Novel Material for Safe and Efficient Storage of Gases
Physical Sciences : Materials and Compounds
Available for licensing
- Adam Heller, Ph.D. , Chemical Engineering
- Joo-Woon Lee, Ph.D. , Chemical Engineering
- David Eisenberg, Ph.D.
- Keith Friedman, Ph.D. , Chemical Engineering
- Sheryl Coffman , Chemical Eng
While natural gas combusting vehicles (NGVs) are available, they are not widely used because of their limited range and because of the scarcity of refueling stations. At 200-250 bar compression and for tank sizes that are practical, the range of passenger vehicles is typically 200-250 miles. The pressure could be reduced through filling the fuel tank with a natural gas sorbent, reversibly adsorbing several hundred times its weight and volume in natural gas.

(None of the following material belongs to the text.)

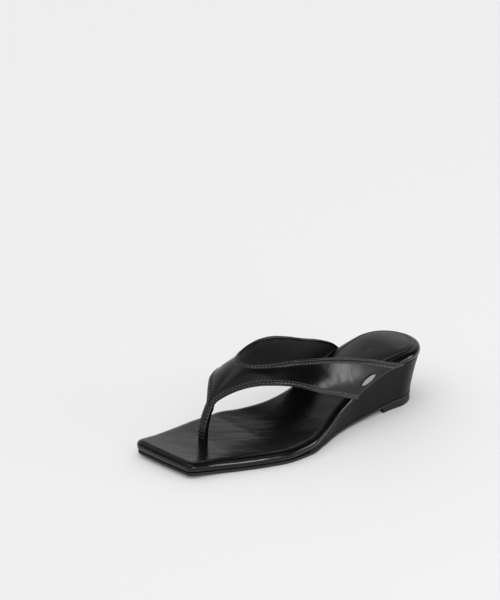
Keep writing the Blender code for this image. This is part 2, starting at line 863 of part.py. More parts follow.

The effectiveness of porous carbons as gas sorbers has been associated in the past with their specific surface areas and pore sizes. However, researchers at The University of Texas at Austin have tailored a carbon surface such that it sorbs gases via interaction with polar nitrogen-containing functional groups on its surface.
- Scalable and facile chemical synthesis of prerequisite materials
- May allow NGVs to compete directly with gasoline-powered consumer vehicles
- 5X higher adsorption capacity compared to the best carbon sieve currently available
- Able to adsorb a variety a variety of gases including argon, nitrogen, and methane
Worldwide, the demand for NGVs grew 326% from 2006 to 2014. The global adsorbent market is projected to reach $4.3 billion by 2020.